Shocked and very sad to hear about Nox's untimely passing.
You put so much love and training into that dog. I will never forget the video of him with your little boy. 
Run free, puppy Nox. You were a good boy


----------



## TAR HEEL MOM (Mar 22, 2013)

No words..just love and sympathy


----------



## stmcfred (Aug 13, 2013)

So sorry for your loss.


----------



## Loneforce (Feb 12, 2012)

I am sorry for your loss Dani


----------



## Cassidy's Mom (Mar 30, 2003)

How sad, I'm so sorry.


----------



## Daisy&Lucky's Mom (Apr 24, 2011)

I am so sorry for your loss of your precious boy. He was loved and taken care of and brought joy to you. Take care.
Maggi


----------



## TrickyShepherd (Aug 15, 2011)

I am so so sorry to hear of your loss. It's never easy, expected or unexpected the end result is always just as painful. 

RIP little guy.


----------



## Capone22 (Sep 16, 2012)

I'm so sorry for your loss. We had to put our boy down before his 3rd birthday due to poor breeding and severe health issues. It's not fair  


Sent from Petguide.com Free App


----------



## blackshep (Aug 3, 2012)

I'm so sorry for your loss


----------



## klburen (Aug 3, 2013)

DaniFani said:


> Thank you everyone. I honestly didn't think it would be this hard, because we "knew" it was coming.
> 
> Lala, I was just naive and didn't know any better...and the sad thing is I really thought I researched a lot, but my "teacher/educator" was a breeder of "straightback/old world/over-sized", GSDs...I do NOT want to turn this into a debate, but most around here would shake their head at those "selling points." And I wish I would have had a better "educator" before I got my boy....now I am surrounded by very knowledgeable people, including some around here, and I shake my head at myself and my naiveté ...it was before I knew about SchH/IPO, working lines/show lines (that were many many lines), reputable breeders, etc...I bought a great story from a "hobby" breeder that did minimum health testing....it's probably the hardest lesson I've ever had to learn. Never again. I know a reputable breeder isn't a guarantee against health problems, but it's a better start than nothing and it's a better start than my guy got.

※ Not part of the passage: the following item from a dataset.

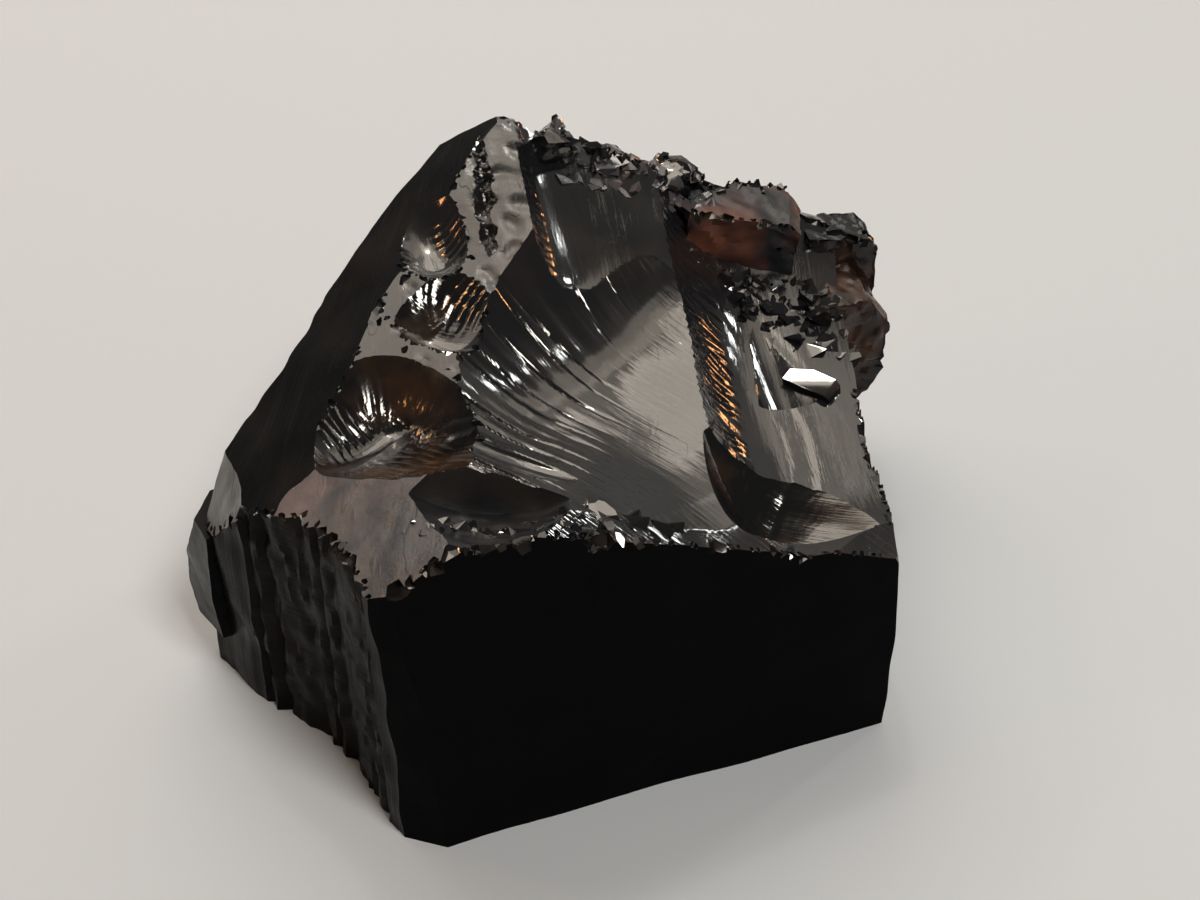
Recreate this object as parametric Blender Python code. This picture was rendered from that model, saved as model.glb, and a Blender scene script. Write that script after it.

 It's always hard even when you know it's coming my heart goes out to you and your family


Sent from Petguide.com Free App


----------



## jang (May 1, 2011)

Dani, I am so sorry for your loss..Even prepared does not cushion the pain...I know you know you did what had to be done. You can find peace in that...Blessings


----------



## LoveEcho (Mar 4, 2011)

I am so, so sorry for your loss.... what a lucky boy he was to be loved and cared for so much.


----------



## Msmaria (Mar 2, 2013)

I am so sorry to hear of your loss. Reading all your posts, I know how much you and your family loved him.


----------



## DaniFani (Jan 24, 2013)

Thank you so much, I can't tell you how much the out pouring of support from this forum has warmed my heart.


----------



## Kayos and Havoc (Oct 17, 2002)

Very very sorry.


----------



## Debbieg (Jun 7, 2009)

Just saw this. I am very sorry too. His life was cut short but was not short on love,


----------



## BellaLuna (Jan 27, 2013)

Oh no so sorry for your loss 

Sent from Petguide.com Free App


----------



## Nikitta (Nov 10, 2011)

So sorry for your loss.


----------